I read something this week that grabbed me and won't let go and I want to share it with you - I know who wrote it but not what context it was written in:

“I suspect that you knew you were different at an early age. Not that you always stood aloof or failed to find friends, but that you carried an awareness of life that was not always easy to share. It was not just your outward sign, how you appeared to others, but like a sacrament, an inward reality, a way of seeing, a sense that the air around you was scented with the fragrance of something sacred. And so you held your secret close, listening, waiting, until your time came, until your name was called by a voice familiar. You are what you were meant to be. 
You are unique.

You have a story to live that must be lived to be told.  But I suspect you know that."
The Rt. Rev.
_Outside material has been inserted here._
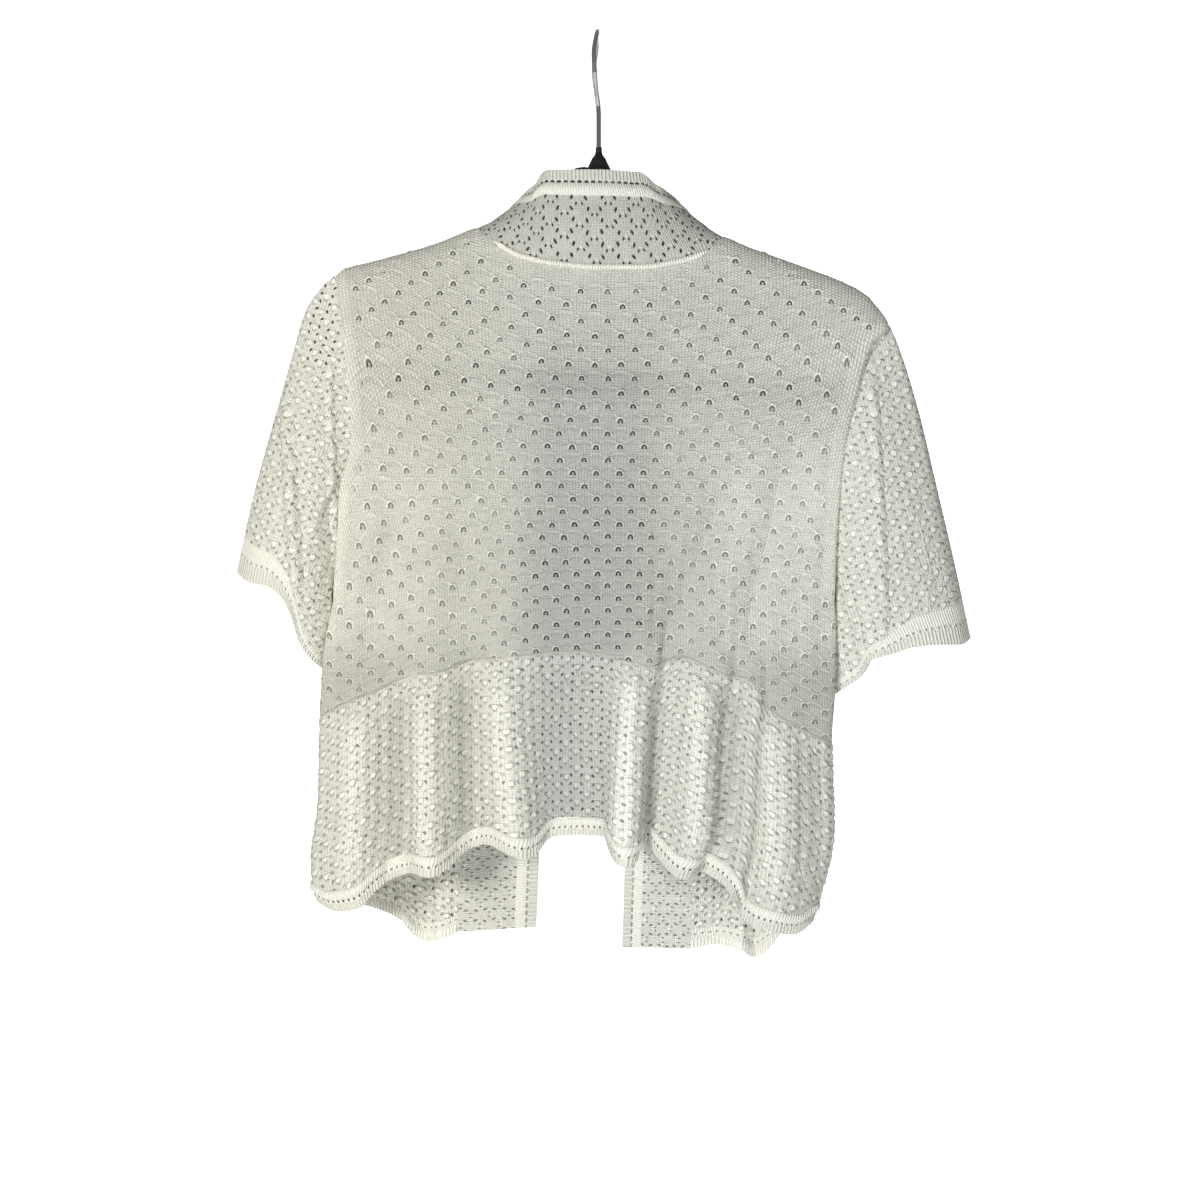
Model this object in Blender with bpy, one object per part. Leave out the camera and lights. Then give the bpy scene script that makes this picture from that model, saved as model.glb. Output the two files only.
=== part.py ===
"""A short-sleeved open knit bolero hanging on a clothes hanger.

Metres, +Z up. The origin is the inner top of the hook, where a rail would carry it. The back of
the cloth faces -Y and the open fronts face +Y, and every table below is in millimetres.
"""

import bpy
import numpy as np

WALL = 1.6
SEAM_GAP = 0.5
TIP_LEFT = -193.0
TIP_RIGHT = -232.8
UNDERARM = -452.0
ARMHOLE_DEPTH = 15.0
SHOULDER_ROLL = 22.0
NECK_LEFT = 0.257
NECK_RIGHT = 0.703
SIDE_POWER = 4.5
HEM_BAND = 15.0
CUFF_BAND = 20.0
LACE_SHARE = 0.72
TUBE_RADIUS = 4.6
WIRE_RADIUS = 2.0
HOOK_RADIUS = 22.0

# Side edges of the body: height, x.
LEFT_EDGE = np.array((
    (-150, -210.0), (-193, -209.6), (-206, -206.4), (-239, -202.4), (-270, -198.4), (-317, -194.8),
    (-337, -196.0), (-358, -203.0), (-412, -207.2), (-452, -211.0), (-492, -218.4), (-542, -221.6),
    (-612, -223.2), (-660, -228.8), (-684, -226.0), (-701, -217.0),
))
RIGHT_EDGE = np.array((
    (-150, 232.0), (-233, 232.0), (-247, 218.5), (-270, 209.6), (-292, 204.0), (-317, 197.6),
    (-341, 193.6), (-363, 191.2), (-432, 188.0), (-483, 189.6), (-526, 188.8), (-564, 186.4),
    (-636, 188.0), (-654, 186.0), (-672, 182.0), (-695, 175.5), (-715, 170.0),
))
# Depth of the hanging tube: height, back, front.
DEPTHS = np.array((
    (-160, 15.0, 14.0), (-250, 18.0, 20.0), (-400, 22.0, 24.0), (-560, 26.0, 28.0),
    (-720, 30.0, 30.0),
))
# Top edge of the back, shoulder to shoulder: share across, height.
BACK_TOP = np.array((
    (0.0, -195.0), (0.02, -187.5), (0.06, -183.0), (0.116, -176.4), (0.152, -172.0), (0.19, -166.6),
    (0.225, -160.2), (0.257, -155.2), (0.270, -161.0), (0.292, -168.0), (0.333, -178.4),
    (0.406, -185.6), (0.478, -188.0), (0.551, -188.0), (0.623, -183.2), (0.680, -173.0),
    (0.703, -162.5), (0.732, -168.0), (0.75, -171.2), (0.804, -179.8), (0.859, -188.6),
    (0.913, -197.9), (0.949, -206.0), (0.967, -212.4), (0.985, -223.0), (1.0, -232.8),
))
# Fold lines of the back: share across at the waist, its height and fold depth there, then the
# share across at the hem, its height and fold depth there.
BACK_FOLDS = np.array((
    (0.000, -545.0, 0.0, 0.000, -690.0, 0.0), (0.030, -538.4, 0.0, 0.035, -697.0, -2.0),
    (0.072, -530.0, -1.0, 0.085, -694.0, -4.0), (0.121, -522.0, 1.0, 0.130, -680.0, 1.0),
    (0.153, -515.2, 3.0, 0.164, -671.0, 7.0), (0.182, -511.2, 1.0, 0.200, -666.5, 0.0),
    (0.231, -508.8, -3.0, 0.238, -668.5, -9.0), (0.266, -502.8, -1.0, 0.275, -660.0, -2.0),
    (0.297, -498.4, 3.0, 0.306, -648.5, 8.0), (0.325, -497.8, 1.0, 0.336, -644.4, 3.0),
    (0.370, -496.5, -2.0, 0.406, -653.6, -8.0), (0.400, -495.0, 0.0, 0.430, -652.0, -4.0),
    (0.452, -493.0, 2.0, 0.462, -638.4, 4.0), (0.501, -492.6, 2.0, 0.508, -637.2, 4.0),
    (0.546, -494.2, 1.0, 0.556, -638.0, 2.0), (0.582, -498.4, -2.0, 0.580, -651.5, -6.0),
    (0.610, -501.2, -4.0, 0.602, -660.0, -13.0), (0.645, -504.0, -5.0, 0.621, -656.0, -10.0),
    (0.668, -500.0, 2.0, 0.636, -642.5, 6.0), (0.700, -497.0, 1.0, 0.662, -653.0, -3.0),
    (0.755, -505.6, -4.0, 0.705, -668.0, -12.0), (0.780, -510.0, -3.0, 0.722, -669.6, -9.0),
    (0.802, -512.2, 3.0, 0.740, -663.6, 5.0), (0.826, -513.5, -1.0, 0.785, -671.8, -5.0),
    (0.845, -521.0, -3.0, 0.818, -684.0, -7.0), (0.862, -534.4, 2.0, 0.842, -700.0, 2.0),
    (0.885, -541.5, -1.0, 0.872, -708.0, -5.0), (0.916, -548.8, -4.0, 0.910, -711.4, -9.0),
    (0.955, -557.6, -2.0, 0.957, -714.8, -5.0), (1.000, -565.0, 0.0, 1.000, -706.0, 0.0),
))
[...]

Steven Charleston, Choctaw
 
This gives me perspective in a couple of different ways.  One is the Incarnation of the Christ.  Doesn't that just speak to the Divine fully Human?  But doesn't it also speak to the Divine within each of us?  The Christ within each of us?  We are all created and called to live a life to the fullest in the glory of and for the glory of God.

"Listening, waiting, until your time came"...

Are you listening to the breath of God?

What are you waiting on?  waiting for?

Has the time come?

Is God waiting on you?

"your name was called by a voice familiar"...

Waiting...Anticipating...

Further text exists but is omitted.